If Indy is enjoying one in 1922, he’s possibly drinking a version created by a bartender named Henry Tepe of Henry’s Bar (which was right around the corner from Harry’s Bar, run by Harry MacElhone, another bartender often attributed as the creator of the French 75). Tepe’s version appeared in print in the 1922 guide Cocktails, How to Mix Them, compiled by Robert Vermiere. However, that version still lacked Champagne and used Calvados, and Peril at Delphi describes the drink as containing “Champagne and vodka.” That’s called a French 76, and it debuted in the 1990s (the same time, incidentally, as Rob MacGregor was writing the book, and a time before the resurgence of craft bartending and booze historians, so I can understand where he might have been led astray).
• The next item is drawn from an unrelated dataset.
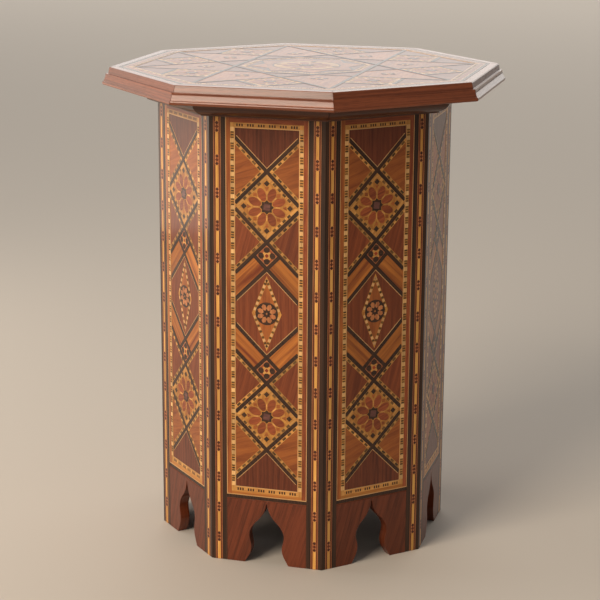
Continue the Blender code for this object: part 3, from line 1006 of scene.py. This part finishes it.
def make_floor():
    """A wide pale floor."""
    bpy.ops.mesh.primitive_plane_add(size=60, location=(0, 0, 0))
    floor = bpy.context.object
    floor.name = "studio_floor"
    material = bpy.data.materials.new("pale_painted_floor")
    material.use_nodes = True
    shader = material.node_tree.nodes["Principled BSDF"]
    shader.inputs["Base Color"].default_value = hex_colour("#cac1b5")
    shader.inputs["Roughness"].default_value = 0.7
    floor.data.materials.append(material)


def add_softbox(name, place, aim, width, height, power, colour):
    """A soft light of so many watts at a place, turned to what it lights."""
    light = bpy.data.lights.new(name, "AREA")
    light.shape = "RECTANGLE"
    light.size = width
    light.size_y = height
    light.energy = power
    light.color = hex_colour(colour)[:3]
    lamp = bpy.data.objects.new(name, light)
    bpy.context.collection.objects.link(lamp)
    lamp.location = place
    lamp.visible_camera = False
    lamp.rotation_euler = (Vector(aim) - Vector(place)).to_track_quat("-Z", "Y").to_euler()


def make_studio():
    """A soft studio: the key light from the front left, two fills at the left and a pale wall far behind."""
    world = bpy.data.worlds.new("studio")
    world.use_nodes = True
    world.node_tree.nodes["Background"].inputs["Color"].default_value = hex_colour("#f4f1ee")
    world.node_tree.nodes["Background"].inputs["Strength"].default_value = 0.21
    bpy.context.scene.world = world
    table = (0, 0, 0.32)
    add_softbox("key", (-1.3, -2.55, 2.0), table, 1.7, 1.9, 100, "#fff0dd")
    add_softbox("left_panel", (-1.45, 0.4, 0.6), (0, 0, 0.45), 0.9, 1.1, 4, "#ffeedd")
    add_softbox("left_window", (-2.6, -0.2, 1.5), table, 1.4, 1.6, 14, "#ffffff")
    add_softbox("pale_wall", (0.2, 8.0, 4.2), (0.2, 0, 2.9), 18, 8, 570, "#fff9f2")
    bpy.context.scene.view_settings.view_transform = "Standard"


def make_camera():
    """A long lens a little to the right of side 1, looking slightly down."""
    swing, pitch, roll = math.radians(15.636), math.radians(75.284), math.radians(0.338)
    lens = bpy.data.cameras.new("camera")
    lens.lens = 105.45
    lens.sensor_width = 36
    camera = bpy.data.objects.new("camera", lens)
    bpy.context.collection.objects.link(camera)
    camera.location = (0.546, -1.973, 0.814)
    aim = Euler((0, 0, swing)).to_matrix() @ Euler((pitch, 0, 0)).to_matrix()
    camera.rotation_euler = (aim @ Euler((0, 0, roll)).to_matrix()).to_euler()
    bpy.context.scene.camera = camera


woods = make_woods()
steel = make_steel()
make_table()
make_floor()
make_studio()
make_camera()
To be safe, I’m including several versions, with the last one being the most common today, though at the suggestion of cocktail historian Jeffrey Morgenthaler, I’m opting to skip the Champagne flute (a late addition to the game) and serve the drink in a Collins glass over ice. It was, after all, a variation on a Tom Collins, at least eventually. That’s cocktail history, folks! You try to piece together bits of disparate and often conflicting info until you assemble a reasonably believable hypothesis. And if you are wrong…well, at least you have a pretty good drink.
Soixante Quinze
2/3 oz London dry gin
2/3 oz Laird’s applejack
1/3 oz grenadine
1/6 oz fresh lemon juice
1/2 oz chilled water
Combine all ingredients in a shaker with ice and shake well. Strain into a chilled cocktail glass.
75 (Vermiere/Tepe)
1 1/3 oz London dry gin
2/3 oz Calvados
1/6 oz fresh lemon juice
1/4 oz grenadine
Combine all ingredients in a shaker with ice, shake well, and strain into a chilled cocktail glass.
75 (MacElhone)
1 1/3 oz Calvados
2/3 oz London dry gin
1/6 oz grenadine
2 dashes absinthe or Pernod
Combine all ingredients in a shaker with ice. Shake well and strain into a chilled cocktail glass.
French 75
2 oz London dry gin
1 oz fresh lemon juice
3/4 oz simple syrup
3 oz Champagne
Combine gin, lemon juice, and simple syrup in a shaker with ice. Shake well and strain into an ice-filled Collins glass. Top up with Champagne. Garnish with a lemon twist. If you don’t want it over ice, then use a chilled coupe glass.